I recently bought a Speidel Braumeister 50L and I used it only 5 times and I'm having problems with efficiency and low beer in fermenter.

I create this topic to share recipes with more experienced brewers that have Braumeister 50L.

Please, friends, if you could please share your recipes and also all procedures I will be very glad.

Regards,

Caio


----------



## MHB

Without some information on what you actually got its going to be very hard to give you any serious or helpful answers, other than the obvious.
Make sure your malt is evenly but not too finely cracked and of decent quality
Follow the procedure in your owners manual precisely until you get the basics right
Keep it simple; just do some basic 1 grain 1 hop brews until you understand the process.
Hope you get what youre looking for
Mark


----------



## caiosa

MHB said:


> Without some information on what you actually got its going to be very hard to give you any serious or helpful answers, other than the obvious.
> Make sure your malt is evenly but not too finely cracked and of decent quality
> Follow the procedure in your owners manual precisely until you get the basics right
> Keep it simple; just do some basic 1 grain 1 hop brews until you understand the process.
> Hope you get what youre looking for
> Mark



Mark,

My last beer, I tried an American Pale Ale with estimated OG 1.048 but I could only get 1.041.

I used 60L of water to start and 11Kg of grains (10Kg Pale Malt and 1Kg Cara 20). No sparge.

I did a single 60-min step at 65 degrees and 10min mash out at 78 degrees. My boiling was 70min and before boiling I completed with 3L of water to have 55L pr-boil. I could get 46L in my fermenter.

What modifications do you recommend for me?


----------



## bignath

Dont own a BM, but by the read of your post, basic brewing theory suggests you could have boiled longer. If your aiming at 42lt post boil, and getting lower gravity but getting an extra 4lts then all you need to do is boil longer to get rid of the extra water that is diluting your gravity.

or crunch your numbers tighter based on previous brews so you dont need to boil longer in the first place.


----------



## MHB

Well if I used 11 Kg of decent well cracked malt and I would top up so the end of boil volume was about 55L (the top mark on the central shaft) I would expect the gravity to be close to 1.050-1.054.
Look at both the malt quality and the crush.
I find putting a bit of wood (50mm X 75mm) under the back leg tips the Braumeister far enough forward to get the extra couple of litres you want, without getting trub into your fermenter.
Try mashing in for 10 minutes @50oC for, then 60 minutes @65oC then mash out [email protected]
When you lift the malt pipe pour 10-11L ~80oC of water in to the top of the malt pipe, give it until you are nearly at a boil to drain before lifting the malt pipe out.
Mark


----------



## Malted

@ caiosa

I read on another thread that you have a short malt pipe for your 50L unit.
Here is a *simple and **delicious* beer to make.

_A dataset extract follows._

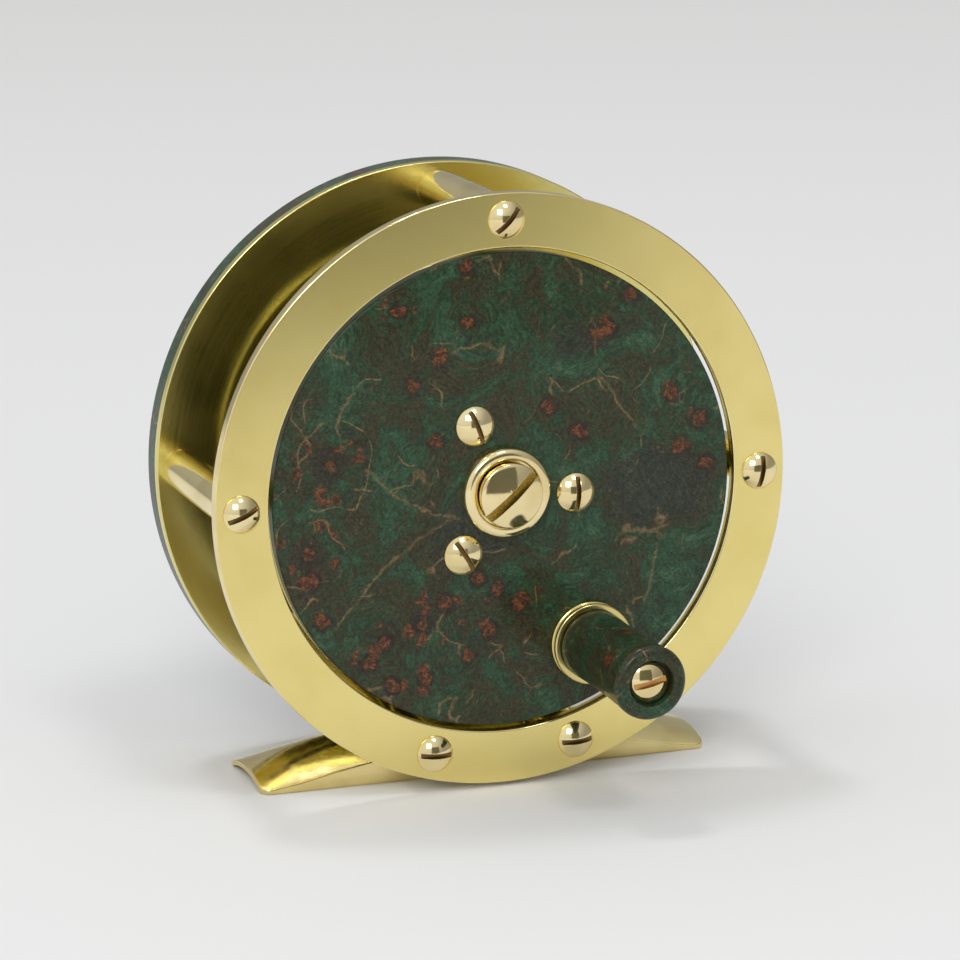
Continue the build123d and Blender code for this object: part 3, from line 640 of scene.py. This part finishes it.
for name, angle in rear_slots.items():
    centre = middle("pillar_" + name)
    slot = (slot_width, slot_depth, angle)
    head = domed_head("cover_screw_" + name, cover_high.y, 1, head_radius, head_height, head_rise,
                      slot, centre)
    dress(head, "frame", (screw_brass, slot_painted_shade), "polished_brass", "rear_screws")


# The foot is filed from bar: flat sides, an arched top that ramps down to thin ends, and
# a hollow underside for the rod. Two countersunk screws hold it to the lower pillars.
foot_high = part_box("foot")[1]
half_length, half_width = foot_high.x, foot_high.y
corner_radius = 1.4 * MM
bm = bmesh.new()
ends = ((-1, -1), (1, -1), (1, 1), (-1, 1))
corners = [bm.verts.new((x * half_length, y * half_width, 0)) for x, y in ends]
bm.faces.new(corners)
bmesh.ops.bevel(bm, geom=corners, offset=corner_radius, segments=6, profile=0.5,
                affect="VERTICES", material=-1)
for steps, across in ((60, Vector((1, 0, 0))), (14, Vector((0, 1, 0)))):
    for step in range(-steps, steps + 1):
        bmesh.ops.bisect_plane(bm, geom=bm.verts[:] + bm.edges[:] + bm.faces[:], dist=1e-7,
                               plane_co=step * 0.5 * MM * across, plane_no=across)
raised = bmesh.ops.extrude_face_region(bm, geom=bm.faces[:])["geom"]
upper = {v for v in raised if isinstance(v, bmesh.types.BMVert)}
stations = ((30.5, 0.5, 1.9), (25.5, 1.15, 3.3), (21.0, 2.1, 4.1), (15.0, 3.1, 4.8), (0.0, 3.1, 4.8))


def foot_heights(x):
    """The foot's edge and crest height this far from its middle."""
    for (far, far_edge, far_crest), (near, near_edge, near_crest) in zip(stations, stations[1:]):
        if x >= near:
            share = (far - x) / (far - near)
            edge = far_edge + share * (near_edge - far_edge)
            return edge, far_crest + share * (near_crest - far_crest)
    return stations[-1][1:]


groove_half, groove_depth = 6.6, 1.2
groove = (groove_half**2 + groove_depth**2) / (2 * groove_depth)
for vert in bm.verts:
    across = vert.co.y / MM
    if vert in upper:
        edge, crest = foot_heights(abs(vert.co.x) / MM)
        rise = crest - edge
        arch = ((half_width / MM)**2 + rise**2) / (2 * rise)
        vert.co.z = (crest - arch + math.sqrt(arch**2 - across**2)) * MM
    elif abs(across) < groove_half:
        vert.co.z = (groove_depth - groove + math.sqrt(groove**2 - across**2)) * MM
bmesh.ops.recalc_face_normals(bm, faces=bm.faces)
borders = [e for e in bm.edges if e.calc_face_angle(0) > math.radians(38)]
bmesh.ops.bevel(bm, geom=borders, offset=0.18 * MM, segments=5, profile=0.5,
                affect="EDGES", material=-1)
foot = put("foot_bar", bm)
for name in ("pillar_lower_left", "pillar_lower_right"):
    bm = bmesh.new()
    radius = reach(name)
    bmesh.ops.create_cone(bm, cap_ends=True, segments=96, radius1=radius, radius2=radius, depth=30 * MM)
    lie_down = Matrix.Rotation(math.radians(90), 3, "X")
    bmesh.ops.rotate(bm, cent=(0, 0, 0), matrix=lie_down, verts=bm.verts)
    centre = middle(name)
    bmesh.ops.translate(bm, vec=(centre.x, 0, centre.z), verts=bm.verts)
    cut(foot, put("seat_tool", bm))
smooth(foot)
foot_brass = metal("foot_brass", (0.90, 0.76, 0.36), 0.19, 0.06)
dress(foot, "frame", foot_brass, "polished_brass", "foot")
recolour("foot_screws", screw_brass)


# The spool: a turned core between two thin brass flanges, running on bronze bushes. The
# ratchet wheel sits behind it and three countersunk screws hold its rear flange.
def drum(name, node, bore, rounding, material):
    """A turned ring of the spool, as wide and as long as its CAD node."""
    low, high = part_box(node)
    outline = (
        (bore, low.y, 0),
        (reach(node), low.y, rounding),
        (reach(node), high.y, rounding),
        (bore, high.y, 0),
    )
    dress(turned(name, outline, hub), "spool", material, "satin_brass", node)


# Painted shade: the spool's brass is coloured darker and duller than the frame's, for the shade inside
# the frame.
spool_brass_painted_shade = brass("spool_brass_painted_shade", (0.60, 0.56, 0.23), 0.18, 0.04, 5.0, 0.0006, True)
drum("front_flange_disc", "front_flange", 4.1 * MM, 0.1 * MM, spool_brass_painted_shade)
drum("rear_flange_disc", "rear_flange", 6.1 * MM, 0.2 * MM, spool_brass_painted_shade)
drum("spool_core_drum", "spool_core", 6.03 * MM, 0.05 * MM, spool_brass_painted_shade)
recolour("front_bush", oiled_bronze)
recolour("rear_bush", oiled_bronze)
recolour("rear_flange_screws", screw_brass)
recolour("ratchet_wheel", turned_steel)


# The spool's face is a disc of the same burl let into the ring's bore, with its edge just
# eased and its front buffed to a gloss. Three domed screws hold it round the hub.
face_low, face_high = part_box("spool_face")
outline = (
    (0, face_low.y, 0),
    (reach("spool_face"), face_low.y, 0.25 * MM),
    (reach("spool_face"), face_high.y, 0.05 * MM),
    (0, face_high.y, 0),
)
spool_face = turned("spool_face_disc", outline, hub, 256)
face_knots = (
    (-14, 0, 24, 2.2), (-5, 0, 22, 2.0), (-5, 0, 29, 1.6), (-8.5, 0, 17.5, 1.8), (-12, 0, 14.5, 1.8),
    (-9, 0, 7, 1.2), (-23, 0, 5, 4.8), (-26, 0, -6, 4.4), (-24, 0, -15, 2.4), (-16, 0, -18.5, 2.6),
    (-8, 0, -14, 3.4), (-1, 0, -12.5, 2.0), (-5, 0, -21, 2.0), (-15, 0, -24, 3.0), (14, 0, 20, 2.6),
    (17, 0, 24, 1.6), (22.5, 0, 11, 1.6), (26.5, 0, 7.5, 1.8), (24, 0, 4, 1.4), (6, 0, 10.5, 1.2),
    (10, 0, 7, 1.3), (27.5, 0, 1.5, 1.4), (-3.5, 0, -11, 2.6), (-11, 0, -16.5, 3.6), (-2, 0, -18, 2.4),
    (-18, 0, -21, 2.6), (-10.5, 0, -23.5, 2.4), (-25.5, 0, -9.5, 2.6), (2, 0, -15, 1.8),
    (-17, 0, -26.5, 2.2),
)
face_veins = (
    ((-2.7, 17.9, 20.9), (-12.5, 0.5, 8)), ((12, -40.5, 42.2), (-15, -9, 11)),
    ((18.2, -11.5, 5), (18.2, -6, 4)), ((-4, -7, 24.8), (20, -11, 6)), ((-15, 9, 7), (-21.5, 11, 4)),
    ((-3.5, 11.5, 7.6), (-5, 18.5, 5)), ((-6, -5, 26.5), (15.4, 10.4, 5)),
)
face_clouds = ((21, 0, 7), (10, 19, 3), (-4, -4, 5), (16, -22, 6))
face_place = hub + Vector((0, face_low.y, 0))
face_burl = burl("face_burl", face_place, face_knots, 1.1, face_veins, face_clouds)
dress(spool_face, "spool", face_burl, "burl", "spool_face")
screw_circle = 9.57 * MM
head_radius, head_height, head_rise = 2.6 * MM, 1.45 * MM, 1.2 * MM
slot_width, slot_depth = 0.6 * MM, 0.8 * MM
for number, (place, slot_angle) in enumerate(((-5.5, 88), (114.5, -68), (234.5, -58)), 1):
    around = math.radians(place)
    centre = hub + screw_circle * Vector((math.cos(around), 0, math.sin(around)))
    slot = (slot_width, slot_depth, slot_angle)
    head = domed_head(f"face_screw_{number}", face_low.y, -1, head_radius, head_height, head_rise,
                      slot, centre)
    dress(head, "spool", (screw_brass, slot_painted_shade), "polished_brass", "face_screws")


# The hub collar is a turned brass cup with a rounded rim. The broad flat screw in it keeps
# the spool on the spindle and can be turned with a coin.
collar_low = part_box("boss_collar")[0]
recess_radius = 4.35 * MM
recess_floor = face_low.y - 0.6 * MM
outline = (
    (0, recess_floor, 0),
    (recess_radius, recess_floor, 0),
    (recess_radius, collar_low.y, 0.3 * MM),
    (reach("boss_collar"), collar_low.y, 0.8 * MM),
    (reach("boss_collar"), face_low.y, 0),
    (0, face_low.y, 0),
)
collar = turned("hub_collar", outline, hub)
dress(collar, "spool", screw_brass, "polished_brass", "boss_collar")
keeper_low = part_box("retaining_screw")[0]
keeper_height = recess_floor - keeper_low.y
keeper_rise = 0.7 * MM
slot = (1.15 * MM, 1.5 * MM, 42)
keeper = domed_head("keeper_screw", recess_floor, -1, reach("retaining_screw"), keeper_height,
                    keeper_rise, slot, hub)
# Painted shade: the keeper's slot faces are coloured dark gold for the shade inside the slot.
keeper_slot_painted_shade = metal("keeper_slot_painted_shade", (0.38, 0.29, 0.09), 0.30, 0.08)
dress(keeper, "frame", (screw_brass, keeper_slot_painted_shade), "polished_brass", "retaining_screw")


# The handle stands on a turned brass collar. Its knob is burl turned to a slight waist,
# bushed with bronze, and kept on its post by a domed screw in a counterbore.
stand = middle("handle_collar")
stand.y = 0
low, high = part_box("handle_collar")
bead, waist = reach("handle_collar"), reach("handle_collar") - 0.22 * MM
outline = (
    (0, low.y, 0),
    (bead, low.y, 0.22 * MM),
    (bead, low.y + 0.5 * MM, 0.1 * MM),
    (waist, low.y + 0.6 * MM, 0.05 * MM),
    (waist, high.y - 0.6 * MM, 0.05 * MM),
    (bead, high.y - 0.5 * MM, 0.1 * MM),
    (bead, high.y, 0.15 * MM),
    (0, high.y, 0),
)
handle_collar = turned("handle_collar_ring", outline, stand, 128)
collar_brass = metal("collar_brass", (0.78, 0.66, 0.28), 0.15, 0.04)
dress(handle_collar, "spool", collar_brass, "polished_brass", "handle_collar")
recolour("handle_post", turned_steel)
recolour("knob_bush", oiled_bronze)
low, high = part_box("knob")
recess, depth, inner = 2.95 * MM, 1.6 * MM, 2.35 * MM
outline = (
    (inner, low.y + depth, 0),
    (recess, low.y + depth, 0),
    (recess, low.y, 0.25 * MM),
    (4.8 * MM, low.y, 1.1 * MM),
    (4.3 * MM, (low.y + high.y) / 2, 6 * MM),
    (4.6 * MM, high.y, 0.4 * MM),
    (inner, high.y, 0),
)
knob = turned("handle_knob", outline, stand, 128)
# Painted shade: the knob screw's slot faces are coloured dark copper for the shade inside the slot.
knob_slot_painted_shade = metal("knob_slot_painted_shade", (0.62, 0.36, 0.12), 0.35, 0.08)
knob_burl = burl("knob_burl", stand, ((-4, -30, 2, 1.3), (3, -20, -3, 1.5), (0, -26, 4, 1.1)), 1.0)
dress(knob, "knob", knob_burl, "burl", "knob")
seat = low.y + depth - 0.05 * MM
head_radius, head_height, head_rise = 2.6 * MM, 1.3 * MM, 0.8 * MM
slot = (0.75 * MM, 0.55 * MM, 12)
knob_screw = domed_head("knob_end_screw", seat, -1, head_radius, head_height, head_rise, slot, stand)
dress(knob_screw, "spool", (screw_brass, knob_slot_painted_shade), "polished_brass", "knob_screw")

*DrSmurto's Landlord* (link to original recipe on this forum http://www.aussiehomebrewer.com/forum/index.php?autocom=recipedb&code=show&recipe=680) _also see the discussion_ about it for different versions: http://www.aussiehomebrewer.com/forum/index.php?showtopic=29871

See post #48 here http://www.aussiehomebrewer.com/forum/index.php?showtopic=57118&st=40 for a discussion of the short malt pipe in the 50L BM. 

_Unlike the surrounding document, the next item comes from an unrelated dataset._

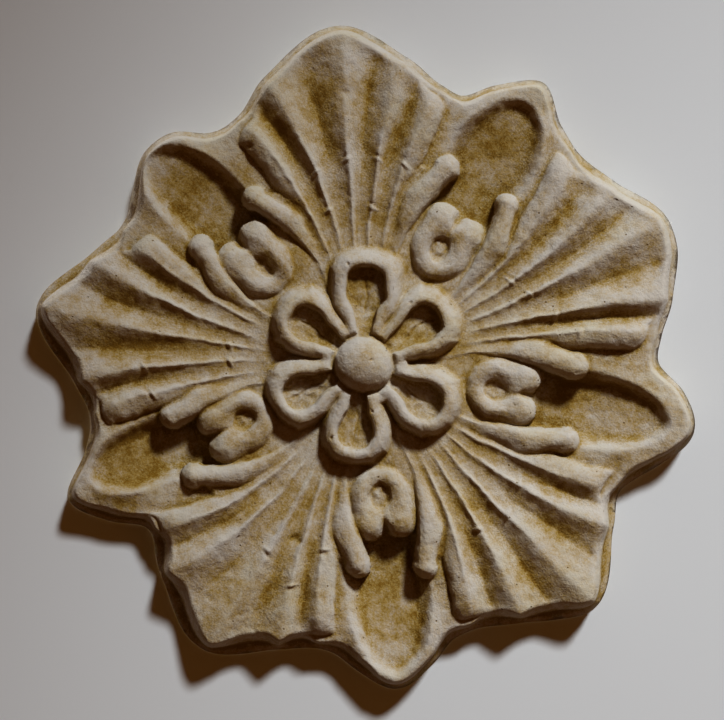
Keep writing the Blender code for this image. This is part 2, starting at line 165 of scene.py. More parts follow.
@dataclass(frozen=True)
class Unevenness:
    """Smooth seeded unevenness over the front.

    Attributes:
        seed: picks the pattern.
        cell: size of its waves.
        knots: waves across before the pattern comes again.
    """

    seed: int
    cell: float
    knots: int = 96

    def over(self, at: Places) -> Field:
        """Value of the pattern at each place.

        Args:
            at: the places.

        Returns:
            Values from -1 to 1.
        """
        lattice = np.random.default_rng(self.seed).uniform(-1.0, 1.0, (self.knots, self.knots))
        u = at.x / self.cell
        v = at.y / self.cell
        i = np.floor(u).astype(int)
        j = np.floor(v).astype(int)
        s = ease(0.0, 1.0, u - i)
        t = ease(0.0, 1.0, v - j)
        left = i % self.knots
        right = (i + 1) % self.knots
        low = j % self.knots
        high = (j + 1) % self.knots
        bottom = lattice[left, low] * (1.0 - s) + lattice[right, low] * s
        top = lattice[left, high] * (1.0 - s) + lattice[right, high] * s
        return bottom * (1.0 - t) + top * t


@dataclass(frozen=True)
class Hand:
    """The carver's hand: how lines wander and how even the surfaces are.

    Attributes:
        wander: how far long lines stray.
        wander_cell: length of such a stray.
        tremble: how far short stretches of them stray.
        tremble_cell: length of such a stretch.
        swell: height of the broad unevenness of surfaces.
        swell_cell: size of its waves.
        facet: height of the small unevenness of surfaces.
        facet_cell: size of its waves.
    """

    wander: float = 0.55 * MM
    wander_cell: float = 10.0 * MM
    tremble: float = 0.22 * MM
    tremble_cell: float = 2.6 * MM
    swell: float = 0.42 * MM
    swell_cell: float = 7.5 * MM
    facet: float = 0.17 * MM
    facet_cell: float = 1.9 * MM

    def moved(self, at: Places) -> Places:
        """Moves places as an unsteady hand does.

        Args:
            at: the places.

        Returns:
            The places that the hand took these for.
        """
        x = at.x + self.wander * Unevenness(11, self.wander_cell).over(at)
        y = at.y + self.wander * Unevenness(12, self.wander_cell).over(at)
        x = x + self.tremble * Unevenness(13, self.tremble_cell).over(at)
        y = y + self.tremble * Unevenness(14, self.tremble_cell).over(at)
        return Places(x, y)

    def surface(self, at: Places) -> Field:
        """Unevenness of a surface that was meant to be even.

        Args:
            at: the places.

        Returns:
            The height that the hand leaves.
        """
        broad = self.swell * Unevenness(21, self.swell_cell).over(at)
        small = self.facet * Unevenness(22, self.facet_cell).over(at)
        return broad + small


@dataclass(frozen=True)
class Collar:
    """A small collar across a ridge, where its outer part begins.

    Attributes:
        ridge: which ridge it is on.
        reach: how far out it is.
        hand: 1 where the outer part steps to the left, -1 to the right.
        rise: height of the collar.
        step: how far it stands to its side.
        groove: depth of the groove behind it.
    """

    ridge: int
    reach: float
    hand: float = 1.0
    rise: float = 1.0 * MM
    step: float = 0.8 * MM
    groove: float = 0.6 * MM

    def height(self, far: Field, side: Field) -> Field:
        """Height that it adds to the ridge.

        Args:
            far: distance out from the middle, along the ridge.
            side: distance to the ridge's left.

        Returns:
            Its height, below 0 in the groove.
        """
        far = far - self.reach + 0.35 * side * self.hand
        rise = self.rise * bead(far, 0.65 * MM) * bead(side - self.step * self.hand, 1.7 * MM)
        return rise - self.groove * bead(far - 1.5 * MM, 0.8 * MM) * bead(side, 1.5 * MM)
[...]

*Grain bill* for short malt pipe in 50L Braumeister (BM):

3.91 kg - 97% Marris Otter (Thomas Fawcett - England). 
0.14 (140g) 3% of a nice medium to dark crystal malt (preferably English)

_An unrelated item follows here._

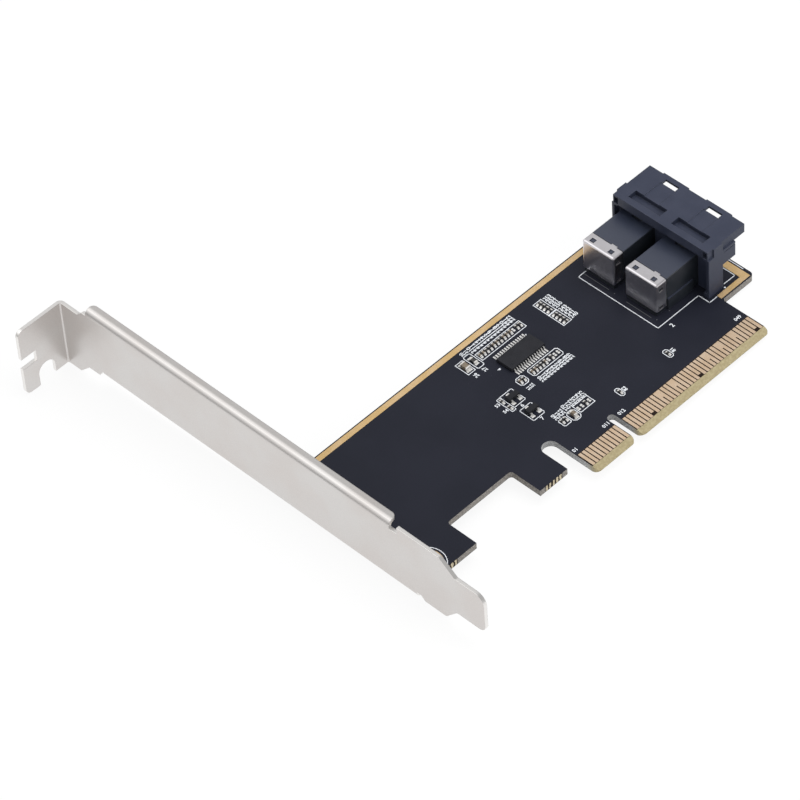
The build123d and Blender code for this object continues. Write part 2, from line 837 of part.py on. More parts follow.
def main():
    """Build every sub-part and write it."""
    os.makedirs("parts", exist_ok=True)
    write("circuit_board", circuit_board())
    write("edge_contacts_front", edge_contacts(0, plating, short_contacts_front, paired_contacts))
    write("edge_contacts_back", edge_contacts(underside - plating, underside, short_contacts_back, ()))
    write("ground_strip", ground_strip())
    write("mounting_pads", mounting_pads())
    write("bracket", bracket())
    write("bracket_screws", bracket_screws())
    write("port_guide", port_guide())
    for number, (centre, cell) in enumerate(zip(port_centres, cell_centres), 1):
        write(f"port_body_{number}", port_body(centre))
        write(f"port_cap_{number}", port_cap(centre))
        write(f"port_contacts_{number}", port_contacts(cell))
        write(f"port_joints_{number}", port_joints(centre))
    write("chip_body", chip_body())
    write("chip_leads", chip_leads())
    write("transistor_bodies", transistor_bodies())
    write("transistor_leads", transistor_leads())
    write("large_capacitor_bodies", [large_body(*part) for part in large_capacitors])
    write("large_capacitor_ends", large_ends(large_capacitors))
    write("bead_body", [large_body(*bead)])
    write("bead_ends", large_ends((bead,)))
    write("capacitor_bodies", small_bodies("c", capacitor_height))
    write("capacitor_ends", small_ends("c", capacitor_height))
    write("resistor_bodies", small_bodies("r", resistor_height))
    write("resistor_ends", small_ends("r", resistor_height))
    write("bare_pads", bare_pads())


main()
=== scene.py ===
"""Studio scene of a slot card with two data connectors and a folded slot bracket.

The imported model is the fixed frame. This script dresses its nodes, adds the white print, the tinned
pads and the solder fillets, and builds the floor, the lights and the camera. Lengths in the dataclasses
are millimetres in the card's own frame unless they say otherwise, and colours are linear.
"""

import json
import logging
import math
from dataclasses import dataclass, field, replace
from enum import Enum
from typing import Callable, Sequence, Union

import bpy
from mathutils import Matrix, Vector

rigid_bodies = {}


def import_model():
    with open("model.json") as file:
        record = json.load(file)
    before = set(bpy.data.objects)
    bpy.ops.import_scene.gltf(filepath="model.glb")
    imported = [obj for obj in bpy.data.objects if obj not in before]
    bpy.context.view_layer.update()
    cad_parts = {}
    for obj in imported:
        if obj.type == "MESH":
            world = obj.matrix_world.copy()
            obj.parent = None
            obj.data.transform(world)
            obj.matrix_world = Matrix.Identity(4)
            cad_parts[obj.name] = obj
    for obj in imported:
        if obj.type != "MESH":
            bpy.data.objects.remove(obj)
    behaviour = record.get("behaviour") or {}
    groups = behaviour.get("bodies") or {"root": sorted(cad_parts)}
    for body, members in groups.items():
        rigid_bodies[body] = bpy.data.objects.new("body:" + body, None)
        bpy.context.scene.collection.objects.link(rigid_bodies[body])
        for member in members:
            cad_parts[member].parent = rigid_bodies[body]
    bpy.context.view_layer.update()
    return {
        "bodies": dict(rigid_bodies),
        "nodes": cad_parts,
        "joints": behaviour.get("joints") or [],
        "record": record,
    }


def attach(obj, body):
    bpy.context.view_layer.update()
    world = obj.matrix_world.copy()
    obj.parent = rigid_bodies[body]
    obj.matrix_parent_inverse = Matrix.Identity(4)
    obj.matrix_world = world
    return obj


LOG = logging.getLogger("card")
MM = 0.001
Colour = tuple[float, float, float]
Triple = tuple[float, float, float]
Point = tuple[float, float]
Range = tuple[float, float]
Socket = bpy.types.NodeSocket
Value = Union[Socket, float, Sequence[float]]
Inputs = dict[Union[str, int], Value]


class Texture(Enum):
    """How the fine grain of a finish runs, as a factor on each axis of its place."""

    EVEN = (1.0, 1.0, 1.0)
    BRUSHED = (1.0, 0.08, 1.0)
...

Original Gravity target is 1.043. Final Gravity 1.012. Bitterness approx 30 IBU. ABV 4.0%. Efficiency: 80%. Taste: delicious! 

*Hops*
38.3 g Fuggles (4.5% AA) boiled for 60 minutes
21.2g Goldings, East Kent (5.0% AA) boiled for 20 minutes
30g Styrian Goldings (5.4% AA) thrown in when the boil is finished

If the hops you have or buy are a different Alpha Acid % (x% AA) you will need to put more or less by weight into the brew to keep the same IBU's. This needs to be calculated. These particular varieties are low AA% and don't change too much but the beer could end up too bitter than it should be if you got Fuggles at 10% AA (though not likely).

Put 30L of water in to the Braumeister and turn it on. Do not put the malt pipe in until it tells you to.
Try mashing in at 50oC for a 10 minute rest and then mash at 66oC for 60 minutes, last step at 78oC for 10 minutes. Set the boil for 90 minutes. 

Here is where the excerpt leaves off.